On, fully automated, no limit
Off

Just my $0.02.

brandon93s on 21 Nov 2018

👍4

btw can anyone assign this issue to me, because I'm already working on it (if it's necessary)

morozRed on 22 Nov 2018

ok, so the cache is almost ready but I don't know what to do with resolving localhost type of addresses, please check implementation docs on node dns.lookup/dns.resolve*
So my plan was to use dns.resolve4/dns.resolve6, but this methods are not checking etc.hosts, and I'm worried that if someone will set custom hosts there they will not be resolved. Any ideas?

morozRed on 26 Nov 2018

Wouldn't it make sense to simply accept a lookup function like the Node APIs do? Then you can use one of the existing DNS cache implementations like redns?

pietermees on 27 Nov 2018

@pietermees default dns.lookup method is not supporting providers ttl which we want to support.
Also, we want to support different types of storage (i.e. keyv).

About dns.resolve(), dns.resolve*()

These functions are implemented quite differently than dns.lookup(). They do not use getaddrinfo(3) and they always perform a DNS query on the network. This network communication is always done asynchronously, and does not use libuv's threadpool.
As a result, these functions cannot have the same negative impact on other processing that happens on libuv's threadpool that dns.lookup() can have.
They do not use the same set of configuration files than what dns.lookup() uses. For instance, they do not use the configuration from /etc/hosts.

For more info please refer to this doc.

And there is definitely no point to add another dependency because it's not so much code to do.

morozRed on 27 Nov 2018

@morozRed sorry, I should have been clearer. I meant to ask why DNS caching should be part of got rather than an external thing you can plug in.

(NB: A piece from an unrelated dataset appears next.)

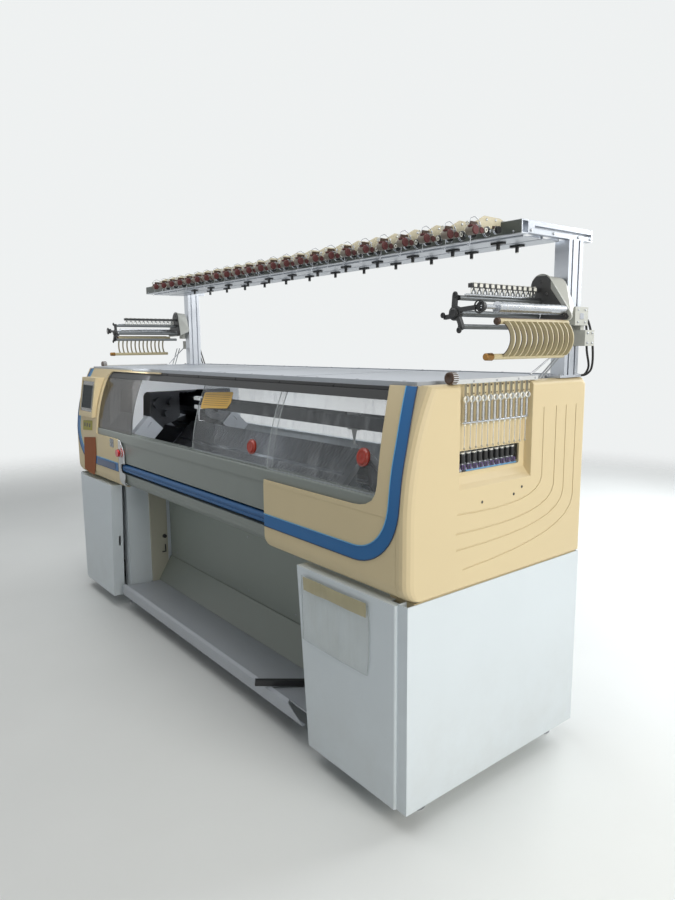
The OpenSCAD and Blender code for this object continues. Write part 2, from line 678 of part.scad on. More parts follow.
module yarn_table() color([0.88, 0.89, 0.88]) {
  difference() {
    union() {
      box(-xs + 22, xs - 22, -312, yr - 14, track_z, table_z);
      box(-xs + 22, xs - 22, yr - 14, yr - 11, track_z - 28, table_z);
    }
    // shallow tray for the cones
    box(-xs + 40, xs - 40, -290, yr - 34, table_z - 3, table_z + 1);
  }
}

// ================= fabric well =================
lip_z = 132 + sheet;
tray_z = ped_z0 + tube + gap;
well_x = xi - 10;
module well_back() color([0.72, 0.74, 0.73]) {
  along_x(-well_x, well_x) ribbon([[44, 664], [-100 - gap, 560], [-100 - gap, 240]], -sheet);
  along_x(-well_x, well_x) ribbon([[-100 - gap, 239], [-106, 236], [-178, tray_z + sheet + gap]], -sheet);
}
module fabric_tray() color([0.62, 0.63, 0.64]) difference() {
  along_x(-well_x, well_x) ribbon([[low_y + 54, tray_z], [low_y - 2, tray_z], [-364, 124],
    [-370, 132], [-378, 126], [-378, 84], [-368, 84]], -sheet);
  along_y(-420, -366) polygon([[705, lip_z + 5], [705, lip_z - 4], [800, 80], [900, 80], [900, lip_z + 5]]);
}

// ================= knitting section =================
n_trick = floor((bed_len - 60) / trick_pitch);
trick_x0 = -(n_trick - 1) * trick_pitch / 2;
trick_w = 3;
// bed section across the needles: a comb outline
function comb_pts() = concat([[-bed_len / 2, -bed_t], [-bed_len / 2, 0]],
  [for (i = [0:n_trick - 1], c = [[-1, 0], [-1, -6], [1, -6], [1, 0]])
    [trick_x0 + i * trick_pitch + c[0] * trick_w / 2, c[1]]],
  [[bed_len / 2, 0], [bed_len / 2, -bed_t]]);
// frame whose local X is the machine's X, Y is the bed normal, Z goes up the slope
module on_bed(m, s0) mirror([0, m, 0])
  translate([0, bp(s0, 0)[0], bp(s0, 0)[1]]) rotate([-45, 0, 0]) children();
module needle_beds() color([0.62, 0.64, 0.66]) difference() {
  for (m = [0, 1]) on_bed(m, bed_slope) mirror([0, 1, 0]) linear_extrude(bed_slope) polygon(comb_pts());
  box(-bed_len, bed_len, -3, 3, verge_z - 60, verge_z + 10);
}
module needles() color([0.85, 0.86, 0.88])
  for (m = [0, 1]) on_bed(m, bed_slope) mirror([0, 1, 0]) {
    for (i = [0:n_trick - 1]) translate([trick_x0 + i * trick_pitch - 0.75, 0, 0])
      rotate([90, 0, 90]) linear_extrude(1.5)
        polygon([[-5.5, 20], [3, 20], [3, 34], [0, 34], [-1, 60], [0.5, 68], [0.5, 84], [-1, 92],
          [-1, bed_slope - 4], [0.5, bed_slope + 1], [-1.5, bed_slope + 2], [-3.5, bed_slope - 2],
          [-5.5, bed_slope - 2]]);
    translate([trick_x0 - 10, gap, 70]) cube([(n_trick - 1) * trick_pitch + 20, 2, 12]);
  }

module carriage_rails() color([0.72, 0.73, 0.75]) {
  for (y = [-rail_y, rail_y]) rod_x(-wall_x, wall_x, y, rail_z, rail_r - 0.01);
  for (m = [0, 1]) mirror([0, m, 0]) for (i = [0:rib_n - 1]) {
    x = rib_x0 + i * rib_pitch;
    // brackets from the ribs to the rails
    along_x(x + 2, x + 18) difference() {
      polygon([[-229, plate_z + 63.5], [-260, plate_z + 32.5], [-260, plate_z + 45], [-rail_y - 11, rail_z - 20],
        [-rail_y - 11, rail_z - 8], [-rail_y + 11, rail_z - 8], [-rail_y + 6, rail_z - 24]]);
      translate([-rail_y, rail_z]) circle(rail_r - 0.01);
    }
  }
}
module carrier_rails() color([0.7, 0.71, 0.72])
  for (y = crail_y) box(-wall_x, wall_x, y - crail_t / 2 + 0.01, y + crail_t / 2 - 0.01, crail_z + 0.01, crail_z + crail_h - 0.01);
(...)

The reason why I ask is that Node APIs already allow overriding DNS lookups on TCP/HTTP/HTTPS/H2 connects by providing a custom lookup function. Existing packages like redns and other leverage that to provide DNS caching capabilities similar to what you're trying to implement here.

My main point is that adding a lookup option to got similar to the lookup option in socket.connect. That would allow you to easily plug in any of the existing DNS cache packages.

pietermees on 28 Nov 2018

@pietermees oh ok, well the idea was to make automatic pre-initialized DNS cache, but still, you already able to do this:

await got('google.com', { lookup: CUSTOM_DNS_CACHE.lookup });

morozRed on 28 Nov 2018

👍1

Having played around with some of the DNS cache implementations that are around, I think you'll find that you can't easily provide a default DNS cache that is fully transparant (i.e. handles DNS exactly the same way as the system would).

As you've indicated you have to use the dns.resolve API which behaves differently than getaddrinfo. This impacts /etc/hosts but also IPv6 vs IPv4 preferences etc.

With that in mind, I don't think it's possible to provide an implementation that's enabled by default and does not change semantics for all got users.

Hence my suggestion to use the lookup option (I didn't know that already worked, thanks!).

It's already available
You can use an existing DNS cache package without having to write anything
If it can't be enabled by default, you'd have to provide an option to activate it anyway, so it's the same amount of work as just providing a custom lookup function

pietermees on 28 Nov 2018

ok so @sindresorhus @brandon93s what do you guys think about it? Maybe I can update the docs here at least?

morozRed on 28 Nov 2018

What should we do when the DNS server offers us multiple IP addresses? Should we cache them?

szmarczak on 24 Dec 2018

@szmarczak you can cache all the addresses and then use round-robin strategy. But I'm not sure now if we do need to implement custom cache if you can simply pass package or custom lookup function to got.

morozRed on 24 Dec 2018

you can simply pass package or custom lookup function to got

Well, there isn't one which will set TTL automatically... We need to create it :)

szmarczak on 24 Dec 2018

@szmarczak this package supports provided DNS TTL. I've been working on cache for got but then I got stuck because of this discussion.

morozRed on 24 Dec 2018

Well, it sounds good... but it isn't. It's way too bloated. Is there any way to manage the database? I'll try to make a prototype now :)

szmarczak on 24 Dec 2018

It's way too bloated.

To be fair, that's mostly because it pulls in async (to get IPv4 and IPv6 stuff in parallel) and lodash (to do input validation). If the maintainer's willing, it wouldn't be that hard to pull those out.